### Your objective
Take all the material and copy it exactly.

#####

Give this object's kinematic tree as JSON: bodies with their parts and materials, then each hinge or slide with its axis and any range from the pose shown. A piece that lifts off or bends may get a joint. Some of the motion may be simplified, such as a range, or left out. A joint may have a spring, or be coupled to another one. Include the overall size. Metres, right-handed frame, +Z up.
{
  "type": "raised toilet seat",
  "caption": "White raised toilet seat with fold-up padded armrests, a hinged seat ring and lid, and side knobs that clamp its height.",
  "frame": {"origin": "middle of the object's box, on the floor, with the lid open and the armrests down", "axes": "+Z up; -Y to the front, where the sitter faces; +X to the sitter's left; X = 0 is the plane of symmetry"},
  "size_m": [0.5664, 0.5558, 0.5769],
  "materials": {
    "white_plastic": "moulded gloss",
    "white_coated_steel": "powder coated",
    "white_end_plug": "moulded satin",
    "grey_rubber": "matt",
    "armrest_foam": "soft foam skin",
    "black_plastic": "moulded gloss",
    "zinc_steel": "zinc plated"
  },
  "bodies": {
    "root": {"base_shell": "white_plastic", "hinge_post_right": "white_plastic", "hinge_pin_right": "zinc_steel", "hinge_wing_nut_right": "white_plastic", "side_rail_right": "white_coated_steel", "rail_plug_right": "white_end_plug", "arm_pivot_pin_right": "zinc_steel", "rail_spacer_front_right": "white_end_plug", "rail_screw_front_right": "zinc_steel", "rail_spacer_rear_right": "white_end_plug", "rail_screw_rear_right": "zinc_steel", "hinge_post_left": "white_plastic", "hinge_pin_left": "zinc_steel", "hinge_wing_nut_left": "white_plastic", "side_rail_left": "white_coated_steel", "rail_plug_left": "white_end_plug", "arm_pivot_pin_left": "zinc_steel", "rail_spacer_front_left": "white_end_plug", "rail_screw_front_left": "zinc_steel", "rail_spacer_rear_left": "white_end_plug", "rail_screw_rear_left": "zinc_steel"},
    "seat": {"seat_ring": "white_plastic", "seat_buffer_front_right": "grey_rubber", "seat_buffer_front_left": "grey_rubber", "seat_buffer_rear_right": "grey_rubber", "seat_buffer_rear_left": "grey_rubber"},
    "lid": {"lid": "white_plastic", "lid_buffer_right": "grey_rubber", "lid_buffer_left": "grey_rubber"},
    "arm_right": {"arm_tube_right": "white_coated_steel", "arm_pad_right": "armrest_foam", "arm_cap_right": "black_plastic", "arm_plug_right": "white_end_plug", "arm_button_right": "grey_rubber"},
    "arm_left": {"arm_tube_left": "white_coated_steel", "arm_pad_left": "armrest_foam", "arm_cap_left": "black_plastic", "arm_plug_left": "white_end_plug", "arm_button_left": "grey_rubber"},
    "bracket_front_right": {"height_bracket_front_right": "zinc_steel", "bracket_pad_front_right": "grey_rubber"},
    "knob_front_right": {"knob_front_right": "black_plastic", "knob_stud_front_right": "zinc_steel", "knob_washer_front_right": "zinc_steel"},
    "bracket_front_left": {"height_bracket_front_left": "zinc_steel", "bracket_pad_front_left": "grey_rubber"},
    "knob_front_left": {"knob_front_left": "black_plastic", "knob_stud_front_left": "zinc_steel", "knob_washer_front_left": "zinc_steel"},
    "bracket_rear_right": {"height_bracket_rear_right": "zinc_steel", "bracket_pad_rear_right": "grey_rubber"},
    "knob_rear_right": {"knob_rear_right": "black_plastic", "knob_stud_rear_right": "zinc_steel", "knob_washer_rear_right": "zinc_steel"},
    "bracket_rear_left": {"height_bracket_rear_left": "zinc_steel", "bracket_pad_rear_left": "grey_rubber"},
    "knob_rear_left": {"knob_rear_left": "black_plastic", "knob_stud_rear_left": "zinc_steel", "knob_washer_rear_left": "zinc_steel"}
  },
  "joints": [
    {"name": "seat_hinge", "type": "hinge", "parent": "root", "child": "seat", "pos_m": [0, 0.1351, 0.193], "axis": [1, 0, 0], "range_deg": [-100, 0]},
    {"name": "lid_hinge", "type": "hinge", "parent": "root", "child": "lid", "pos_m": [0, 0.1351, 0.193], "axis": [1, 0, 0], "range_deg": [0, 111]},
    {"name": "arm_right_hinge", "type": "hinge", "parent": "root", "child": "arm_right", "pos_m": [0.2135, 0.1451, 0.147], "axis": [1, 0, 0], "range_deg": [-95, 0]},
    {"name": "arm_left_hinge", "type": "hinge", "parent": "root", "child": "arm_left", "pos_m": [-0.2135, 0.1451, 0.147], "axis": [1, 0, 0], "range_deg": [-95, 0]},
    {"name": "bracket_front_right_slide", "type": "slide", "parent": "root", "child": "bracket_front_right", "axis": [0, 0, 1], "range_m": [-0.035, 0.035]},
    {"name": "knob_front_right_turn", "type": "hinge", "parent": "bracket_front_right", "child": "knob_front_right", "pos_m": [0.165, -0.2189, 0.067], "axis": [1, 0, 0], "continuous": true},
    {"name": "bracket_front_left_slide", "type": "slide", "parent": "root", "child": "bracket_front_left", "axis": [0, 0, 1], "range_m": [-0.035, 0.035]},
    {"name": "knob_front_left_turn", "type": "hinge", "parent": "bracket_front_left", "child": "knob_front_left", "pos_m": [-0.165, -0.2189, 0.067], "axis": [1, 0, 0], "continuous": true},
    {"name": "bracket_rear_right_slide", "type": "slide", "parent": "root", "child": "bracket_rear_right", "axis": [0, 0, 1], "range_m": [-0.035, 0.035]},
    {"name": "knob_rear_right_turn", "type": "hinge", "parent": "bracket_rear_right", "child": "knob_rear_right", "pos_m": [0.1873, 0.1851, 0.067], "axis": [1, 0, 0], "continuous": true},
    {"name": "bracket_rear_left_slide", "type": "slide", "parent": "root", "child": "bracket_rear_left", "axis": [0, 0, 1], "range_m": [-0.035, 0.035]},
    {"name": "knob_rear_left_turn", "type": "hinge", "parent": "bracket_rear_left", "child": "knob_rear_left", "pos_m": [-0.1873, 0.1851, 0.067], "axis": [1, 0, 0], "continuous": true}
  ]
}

#####

### Result of this exercise
Give this object's kinematic tree as JSON: bodies with their parts and materials, then each hinge or slide with its axis and any range from the pose shown. A piece that lifts off or bends may get a joint. Some of the motion may be simplified, such as a range, or left out. A joint may have a spring, or be coupled to another one. Include the overall size. Metres, right-handed frame, +Z up.
{
  "type": "raised toilet seat",
  "caption": "White raised toilet seat with fold-up padded armrests, a hinged seat ring and lid, and side knobs that clamp its height.",
  "frame": {"origin": "middle of the object's box, on the floor, with the lid open and the armrests down", "axes": "+Z up; -Y to the front, where the sitter faces; +X to the sitter's left; X = 0 is the plane of symmetry"},
  "size_m": [0.5664, 0.5558, 0.5769],
  "materials": {
    "white_plastic": "moulded gloss",
    "white_coated_steel": "powder coated",
    "white_end_plug": "moulded satin",
    "grey_rubber": "matt",
    "armrest_foam": "soft foam skin",
    "black_plastic": "moulded gloss",
    "zinc_steel": "zinc plated"
  },
  "bodies": {
    "root": {"base_shell": "white_plastic", "hinge_post_right": "white_plastic", "hinge_pin_right": "zinc_steel", "hinge_wing_nut_right": "white_plastic", "side_rail_right": "white_coated_steel", "rail_plug_right": "white_end_plug", "arm_pivot_pin_right": "zinc_steel", "rail_spacer_front_right": "white_end_plug", "rail_screw_front_right": "zinc_steel", "rail_spacer_rear_right": "white_end_plug", "rail_screw_rear_right": "zinc_steel", "hinge_post_left": "white_plastic", "hinge_pin_left": "zinc_steel", "hinge_wing_nut_left": "white_plastic", "side_rail_left": "white_coated_steel", "rail_plug_left": "white_end_plug", "arm_pivot_pin_left": "zinc_steel", "rail_spacer_front_left": "white_end_plug", "rail_screw_front_left": "zinc_steel", "rail_spacer_rear_left": "white_end_plug", "rail_screw_rear_left": "zinc_steel"},
    "seat": {"seat_ring": "white_plastic", "seat_buffer_front_right": "grey_rubber", "seat_buffer_front_left": "grey_rubber", "seat_buffer_rear_right": "grey_rubber", "seat_buffer_rear_left": "grey_rubber"},
    "lid": {"lid": "white_plastic", "lid_buffer_right": "grey_rubber", "lid_buffer_left": "grey_rubber"},
    "arm_right": {"arm_tube_right": "white_coated_steel", "arm_pad_right": "armrest_foam", "arm_cap_right": "black_plastic", "arm_plug_right": "white_end_plug", "arm_button_right": "grey_rubber"},
    "arm_left": {"arm_tube_left": "white_coated_steel", "arm_pad_left": "armrest_foam", "arm_cap_left": "black_plastic", "arm_plug_left": "white_end_plug", "arm_button_left": "grey_rubber"},
    "bracket_front_right": {"height_bracket_front_right": "zinc_steel", "bracket_pad_front_right": "grey_rubber"},
    "knob_front_right": {"knob_front_right": "black_plastic", "knob_stud_front_right": "zinc_steel", "knob_washer_front_right": "zinc_steel"},
    "bracket_front_left": {"height_bracket_front_left": "zinc_steel", "bracket_pad_front_left": "grey_rubber"},
    "knob_front_left": {"knob_front_left": "black_plastic", "knob_stud_front_left": "zinc_steel", "knob_washer_front_left": "zinc_steel"},
    "bracket_rear_right": {"height_bracket_rear_right": "zinc_steel", "bracket_pad_rear_right": "grey_rubber"},
    "knob_rear_right": {"knob_rear_right": "black_plastic", "knob_stud_rear_right": "zinc_steel", "knob_washer_rear_right": "zinc_steel"},
    "bracket_rear_left": {"height_bracket_rear_left": "zinc_steel", "bracket_pad_rear_left": "grey_rubber"},
    "knob_rear_left": {"knob_rear_left": "black_plastic", "knob_stud_rear_left": "zinc_steel", "knob_washer_rear_left": "zinc_steel"}
  },
  "joints": [
    {"name": "seat_hinge", "type": "hinge", "parent": "root", "child": "seat", "pos_m": [0, 0.1351, 0.193], "axis": [1, 0, 0], "range_deg": [-100, 0]},
    {"name": "lid_hinge", "type": "hinge", "parent": "root", "child": "lid", "pos_m": [0, 0.1351, 0.193], "axis": [1, 0, 0], "range_deg": [0, 111]},
    {"name": "arm_right_hinge", "type": "hinge", "parent": "root", "child": "arm_right", "pos_m": [0.2135, 0.1451, 0.147], "axis": [1, 0, 0], "range_deg": [-95, 0]},
    {"name": "arm_left_hinge", "type": "hinge", "parent": "root", "child": "arm_left", "pos_m": [-0.2135, 0.1451, 0.147], "axis": [1, 0, 0], "range_deg": [-95, 0]},
    {"name": "bracket_front_right_slide", "type": "slide", "parent": "root", "child": "bracket_front_right", "axis": [0, 0, 1], "range_m": [-0.035, 0.035]},
    {"name": "knob_front_right_turn", "type": "hinge", "parent": "bracket_front_right", "child": "knob_front_right", "pos_m": [0.165, -0.2189, 0.067], "axis": [1, 0, 0], "continuous": true},
    {"name": "bracket_front_left_slide", "type": "slide", "parent": "root", "child": "bracket_front_left", "axis": [0, 0, 1], "range_m": [-0.035, 0.035]},
    {"name": "knob_front_left_turn", "type": "hinge", "parent": "bracket_front_left", "child": "knob_front_left", "pos_m": [-0.165, -0.2189, 0.067], "axis": [1, 0, 0], "continuous": true},
    {"name": "bracket_rear_right_slide", "type": "slide", "parent": "root", "child": "bracket_rear_right", "axis": [0, 0, 1], "range_m": [-0.035, 0.035]},
    {"name": "knob_rear_right_turn", "type": "hinge", "parent": "bracket_rear_right", "child": "knob_rear_right", "pos_m": [0.1873, 0.1851, 0.067], "axis": [1, 0, 0], "continuous": true},
    {"name": "bracket_rear_left_slide", "type": "slide", "parent": "root", "child": "bracket_rear_left", "axis": [0, 0, 1], "range_m": [-0.035, 0.035]},
    {"name": "knob_rear_left_turn", "type": "hinge", "parent": "bracket_rear_left", "child": "knob_rear_left", "pos_m": [-0.1873, 0.1851, 0.067], "axis": [1, 0, 0], "continuous": true}
  ]
}